Economic outlook ‘highly uncertain’ after ‘shock’ of Gulf conflict, expert warns

Economic outlook ‘highly uncertain’ after ‘shock’ of Gulf conflict, expert warns

The inflationary impact that the conflict in the Middle East will have on both consumers and public finances will likely outweigh the benefits to Scotland’s oil and gas sector from higher prices, a report has indicated.

Experts from the Fraser of Allander Institute think tank considered the impact the current conflict in the Gulf could have in their latest economic commentary.

FAI director Mairi Spowage said the conflict there “reminds us how quickly geopolitical risk can translate into economic pressure, particularly through energy markets”.

And while the expert stressed a downturn is not inevitable, Ms Spowage said there was a need for “caution”.

Her comments came as the FAI, which is based at Strathclyde University in Glasgow, downgraded its forecast for GDP growth for Scotland for 2026, from 1.1% to 0.9%.

Despite this, it still expects Scotland’s economy to see positive growth, with predictions for increases of 1% and 1.1% in 2027 and 2028 respectively.

But the report noted that the “heightened conflict in the Middle East in early 2026 — particularly around Iran and key shipping routes like the Strait of Hormuz — has pushed global oil and gas prices sharply higher”.

This, the report added, is “feeding through into higher UK energy costs and inflation”.

The commentary said: “For Scotland, this cuts both ways: as part of the UK, higher fuel and heating costs squeeze households and businesses, raising living costs and dampening growth, while North Sea producers may see short-term revenue gains from higher prices.

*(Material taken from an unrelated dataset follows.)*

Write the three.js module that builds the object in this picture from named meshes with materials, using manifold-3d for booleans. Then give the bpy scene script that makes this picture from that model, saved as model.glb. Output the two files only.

“Overall, however, Scotland remains a net price-taker of global energy markets, so the inflationary impact on consumers and public finances is likely to outweigh the localised benefits to the oil and gas sector.”

With the outlook “increasingly uncertain” as the economy adjusts to the recent surge in oil and gas prices, the FAI warned there could be consequences for employment.

Warning that higher energy costs are “likely to raise firms’ operating expenses and compress margins”, the report added: “In this environment – particularly if price pressures are expected to persist – firms may delay or scale back hiring while awaiting greater conditions.”

Speaking about the conflict in the Middle East, Ms Spowage said: “At a time when UK inflation had begun to stabilise and the economy was showing signs of recovery after several challenging years, this renewed shock means the outlook remains highly uncertain, with many of the potential impacts yet to be fully reflected in the data.”

She recalled how Russia’s invasion of Ukraine in 2022 had shown “how prolonged disruption to oil and gas markets can drive inflationary pressures, tighten financial conditions, and ultimately weigh on economic growth”.

Ms Spowage concluded: “The lesson for Scotland is not that a downturn is inevitable, but that today’s positive outlook must be approached with caution.”

With the commentary published in the run-up to May’s Holyrood election, Angela Mitchell, practice senior partner for Scotland and Northern Ireland at Deloitte, told how “changes in parliamentary representation can create scope for a shift in emphasis and approach”.

Ms Mitchell added: “This period, therefore, provides an opportunity to reassess priorities and to focus more sharply on delivery.”

She continued: “No matter who is in government, choices around public spending, economic reform  and investment frameworks will influence both near-term conditions and  longer-term performance.

“The interaction between fiscal constraints and policy  ambition will be a defining feature of this next political chapter in Scotland.”